Every line of the material below must be repeated exactly.

--- start Material supplied ---

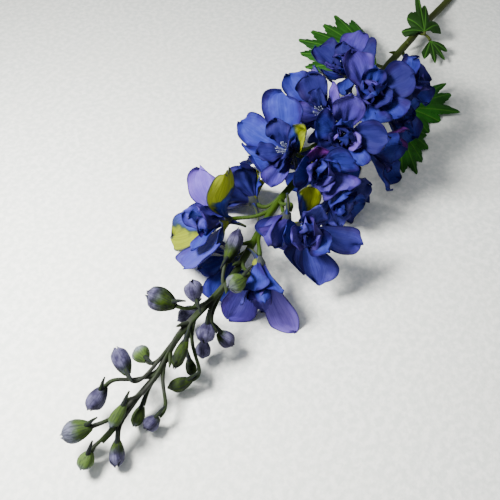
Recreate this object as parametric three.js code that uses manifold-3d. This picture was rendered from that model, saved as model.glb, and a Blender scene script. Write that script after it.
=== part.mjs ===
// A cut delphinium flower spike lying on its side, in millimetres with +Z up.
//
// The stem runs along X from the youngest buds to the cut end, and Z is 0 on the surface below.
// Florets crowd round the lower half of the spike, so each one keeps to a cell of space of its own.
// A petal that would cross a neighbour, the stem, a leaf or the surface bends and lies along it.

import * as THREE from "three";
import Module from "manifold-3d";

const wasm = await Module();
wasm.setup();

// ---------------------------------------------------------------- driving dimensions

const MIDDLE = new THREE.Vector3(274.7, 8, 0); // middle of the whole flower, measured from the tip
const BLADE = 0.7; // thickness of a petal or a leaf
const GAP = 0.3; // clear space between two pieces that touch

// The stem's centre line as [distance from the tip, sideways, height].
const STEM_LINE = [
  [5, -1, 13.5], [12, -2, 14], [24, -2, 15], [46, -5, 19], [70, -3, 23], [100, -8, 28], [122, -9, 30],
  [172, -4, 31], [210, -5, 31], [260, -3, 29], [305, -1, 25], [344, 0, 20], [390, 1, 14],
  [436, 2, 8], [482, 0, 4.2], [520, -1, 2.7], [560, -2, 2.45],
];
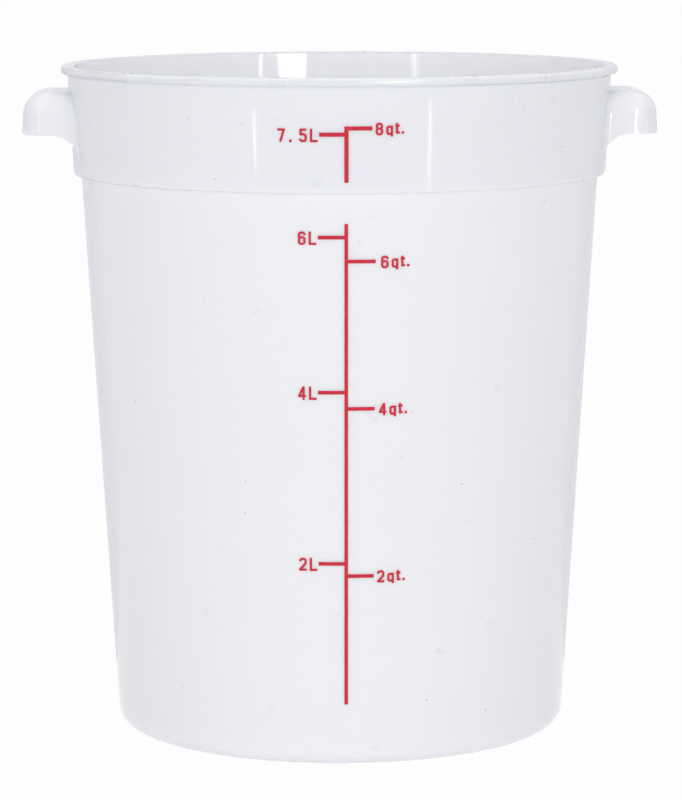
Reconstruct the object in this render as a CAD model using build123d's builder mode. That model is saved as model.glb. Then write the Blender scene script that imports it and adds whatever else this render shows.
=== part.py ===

--- end Material supplied ---

> _Solved exercise_:
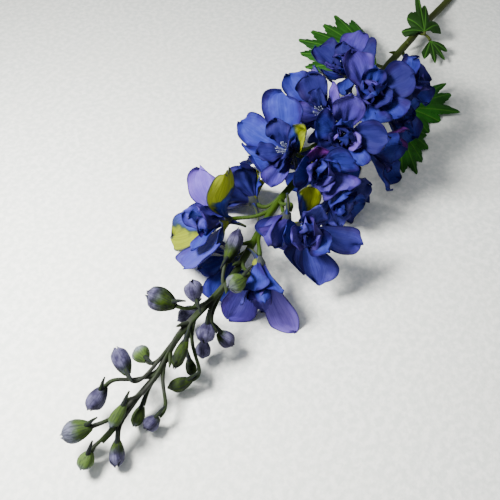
Recreate this object as parametric three.js code that uses manifold-3d. This picture was rendered from that model, saved as model.glb, and a Blender scene script. Write that script after it.
=== part.mjs ===
// A cut delphinium flower spike lying on its side, in millimetres with +Z up.
//
// The stem runs along X from the youngest buds to the cut end, and Z is 0 on the surface below.
// Florets crowd round the lower half of the spike, so each one keeps to a cell of space of its own.
// A petal that would cross a neighbour, the stem, a leaf or the surface bends and lies along it.

import * as THREE from "three";
import Module from "manifold-3d";

const wasm = await Module();
wasm.setup();

// ---------------------------------------------------------------- driving dimensions

const MIDDLE = new THREE.Vector3(274.7, 8, 0); // middle of the whole flower, measured from the tip
const BLADE = 0.7; // thickness of a petal or a leaf
const GAP = 0.3; // clear space between two pieces that touch

// The stem's centre line as [distance from the tip, sideways, height].
const STEM_LINE = [
  [5, -1, 13.5], [12, -2, 14], [24, -2, 15], [46, -5, 19], [70, -3, 23], [100, -8, 28], [122, -9, 30],
  [172, -4, 31], [210, -5, 31], [260, -3, 29], [305, -1, 25], [344, 0, 20], [390, 1, 14],
  [436, 2, 8], [482, 0, 4.2], [520, -1, 2.7], [560, -2, 2.45],
];
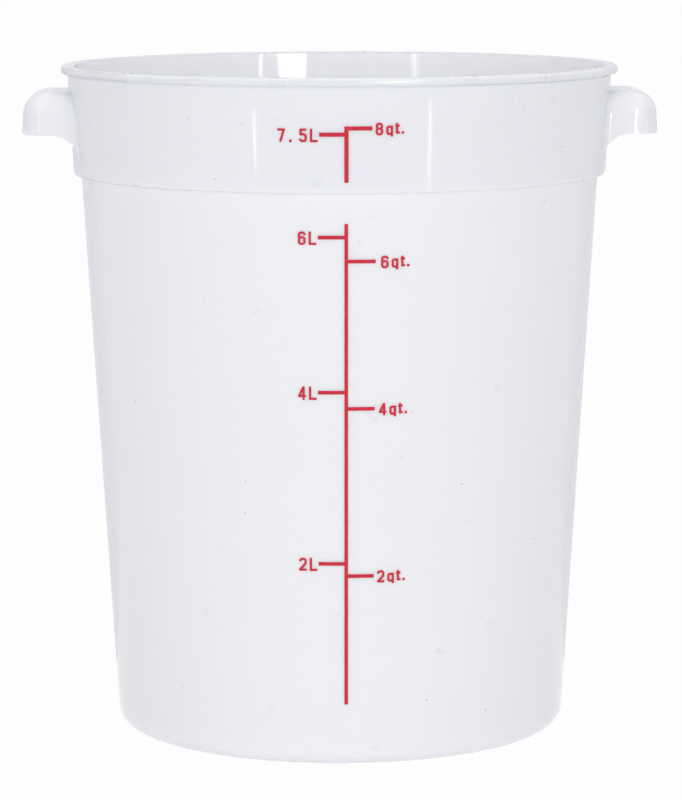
Reconstruct the object in this render as a CAD model using build123d's builder mode. That model is saved as model.glb. Then write the Blender scene script that imports it and adds whatever else this render shows.
=== part.py ===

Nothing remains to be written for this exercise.